Un retour risqué pour Kinshasa
Mais alors pourquoi faut-il un accord politique pour organiser le retour de la dépouille d’Etienne Tshisekedi ? Certes le personnage est un acteur emblématique de l’opposition congolaise, de Mobutu à Kabila père et fils, certes sa figure reste encore très populaire dans tout le pays, mais il faut surtout regarder le contexte de crise politique dans laquelle se trouve la RDC pour se rendre compte du caractère ultra-sensible des funérailles d’Etienne Tshisekedi. Depuis décembre 2016, le mandat de Joseph Kabila a expiré, mais celui-ci s’accroche au pouvoir, remettant par deux fois la tenue des élections. L’opposition est vent debout contre le pouvoir et l’accuse de retarder volontairement le scrutin, tout en préparant des élections dans des conditions contestables.
Depuis la fin de l’année 2017, et le deuxième report de l’élection présidentielle, trois manifestations de l’opposition, organisées par le Comité laïc de coordination (CLC) et soutenu par l’Eglise catholique, ont été réprimées dans le sang, faisant plusieurs dizaines de morts. Le retour du corps de l’opposant historique, qui s’est battu jusqu’à sa mort pour faire partir Joseph Kabila du pouvoir, constitue donc un événement très risqué pour le pouvoir en place à Kinshasa. D’autant que le propre fils d’Etienne Tshisekedi, Félix, vient de prendre la succession de son père à la tête de l’UDPS, et souhaite se lancer dans la course à la présidentielle.

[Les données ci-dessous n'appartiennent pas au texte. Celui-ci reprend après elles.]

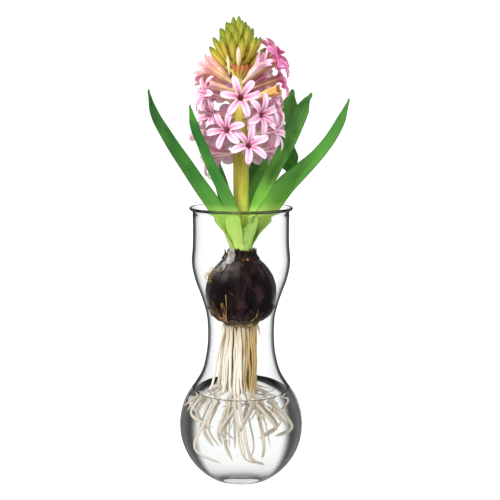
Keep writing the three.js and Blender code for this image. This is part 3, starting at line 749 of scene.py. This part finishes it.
def addBud(bm, tier, i):
    height, count, rise, stem, stand, length, radius, start, arc, finish = tier
    share = (i + budStyle["aside"] * (scatter(i + height) - 0.5)) / count
    around = start + share * arc
    upward = outward(around, stand + budStyle["nod"] * (scatter(i + height * 2) - 0.5))
    stemward = outward(around, rise)
    length *= 0.92 + 0.16 * scatter(i + height)
    middle = Vector((leanAt(height), 0, height))
    foot = middle + stemward * stem
    turn = scatter(i + height * 3)
    stemPoints = [middle + stemward * budStyle["start"], lerp(middle, foot, 0.6), foot, foot + upward]
    rings = budStyle["stemRings"]
    tube(bm, smoothLine(stemPoints, rings), [budStyle["stemRadius"]] * rings, budStyle["stemSides"],
         budFinishes["stem"])
    shares = crowded(budStyle["rings"], budStyle["crowding"])
    radii = [radius * stepAt(budStyle["profile"], s) * (0.96 + 0.08 * turn) for s in shares]
    tube(bm, [foot + upward * (length * s) for s in shares], radii, budStyle["sides"], budFinishes[finish],
         shape=lambda u, v: 1 + budStyle["lobes"] * (0.35 + v) * math.cos(fullTurn * (3 * u + turn)))


def budMesh():
    bm = newMesh()
    for tier in budTiers:
        count = tier[1]
        for i in range(count):
            addBud(bm, tier, i)
    shares = np.linspace(0, 1, paleBudRings)
    for foot, tip, radius in paleBuds:
        line = [lerp(Vector(foot), Vector(tip), s) for s in shares]
        tube(bm, line, [radius * stepAt(budStyle["profile"], s) for s in shares], 10, budFinishes["pale"])
    return bm


def stalkMaterial():
    skin = living("stalkSkin", 0.42, 0.08)
    level = skin.add("MapRange", {0: skin.axes(objectSpace)[2], 1: 0.178, 2: 0.358})
    base = skin.ramp(level, [(0, "#c9e07c"), (0.2, "#d9e274"), (0.26, "#d9d862"), (0.33, "#a09b2e"),
                             (0.45, "#847a26"), (0.55, "#9a9a2c"), (0.74, "#e2d873"), (1, "#c9cf4a")])
    streaks = skin.mottle(objectSpace, (1, 1, 0.06), 420, 3, 0.6)
    streaked = skin.lay("#e6dd6a", base, streaks, 0.4, 0.7, 0.5)
    shade = skin.mottle(objectSpace, (1, 1, 0.15), 130, 2)
    skin.paint(skin.lay("#6b6a20", streaked, shade, 0.5, 0.75, 0.4))
    skin.bump(streaks, 0.3)
    return skin.material


def budMaterial(name, stops, blush, high):
    skin = living(name, 0.4, 0.1)
    along = skin.ramp(skin.axes(uvSpace)[1], stops)
    base = skin.lay(high, along, skin.axes(objectSpace)[2], 0.334, 0.362, 0.5)
    ribs = skin.mottle(uvSpace, (12, 0.6, 1), 1.4, 2)
    skin.paint(skin.lay(blush, base, ribs, 0.46, 0.62, 0.6))
    skin.bump(ribs, 0.35)
    return skin.material


stalkSkin = stalkMaterial()
greenBud = budMaterial("greenBud", [(0, "#dcc44c"), (0.3, "#e2d056"), (0.5, "#cfc648"), (0.7, "#97982f"),
                                    (0.86, "#556e20"), (1, "#2a4518")], "#7d7322", "#63842e")
redBud = budMaterial("redBud", [(0, "#d9c352"), (0.3, "#dba656"), (0.6, "#cc7850"), (0.85, "#b25a44"),
                                (1, "#8a4034")], "#dba468", "#c06a50")
# Cream for the pale bud and for the painted highlight beside the stalk.
paleBudAndHighlight = budMaterial("paleBudAndHighlight", [(0, "#e6d68c"), (0.4, "#f6ecd0"), (0.85, "#f4e2c4"), (1, "#c98f5a")],
                      "#e0c79a", "#f6ecd0")
makePiece("stalk", stalkMesh(), [stalkSkin], ["flower_stalk"])
makePiece("closedBuds", budMesh(), [greenBud, redBud, stalkSkin, paleBudAndHighlight], ["flower_stalk"],
          smoothing=1)
print("stalk and buds are done")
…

Des funérailles … mais pas de date
L’accord hautement politique du rapatriement du corps d’Etienne Tshisekedi est assortie d’une étrange condition, sans nul doute exigée par le pouvoir : l’observation d’une, non moins étrange, « trêve politique ». Le texte invite toutes les parties, ainsi que la population congolaise « à éviter toute récupération politique par les propos, gestes et actes de nature à perturber l’organisation harmonieuse de ces funérailles ». En d’autres termes : Kinshasa redoute que le retour de la dépouille de Tshisekedi ne vire à la mobilisation anti-Kabila. Il faut dire que les cérémonies d’hommages à celui qui a toujours combattu l’actuel chef de l’Etat congolais, constitueraient l’occasion idéale pour l’opposition d’effectuer une démonstration de force dans la rue.
La trêve politique demandée par le pouvoir ressemble une fois de plus à moyen de calmer les esprits, mais surtout de gagner du temps, en demandant que pendant la trêve, les revendications politiques soient mises de coté. Sauf que comme souvent à Kinshasa, le pouvoir joue la montre. Et aucune date de retour, ni de funérailles n’ont encore été dévoilée. A ce petit jeu-là, Joseph Kabila peut encore faire traîner les choses et mettre ainsi la contestation « sous cloche » pendant quelques semaines… voir plus. Le calendrier du pouvoir congolais est en effet souvent très extensible. Enfin, Joseph Kabila pourrait aussi prendre son temps pour faire revenir le corps d’Etienne Tshisekedi pour une autre raison. L’actuel Premier ministre Bruno Tshisbala est donné sur le départ et pourrait être remplacé par… Félix Tshisekedi ; c’est en tous cas ce que laisse fuiter la Majorité présidentielle. Si l’actuel président de l’UDPS affirme ne pas être intéressé par le poste pour l’instant, la donne pourrait changer une fois le corps d’Etienne Tshiskedi revenu au pays. L’instrumentalisation du corps du Sphinx n’est donc pas encore terminée.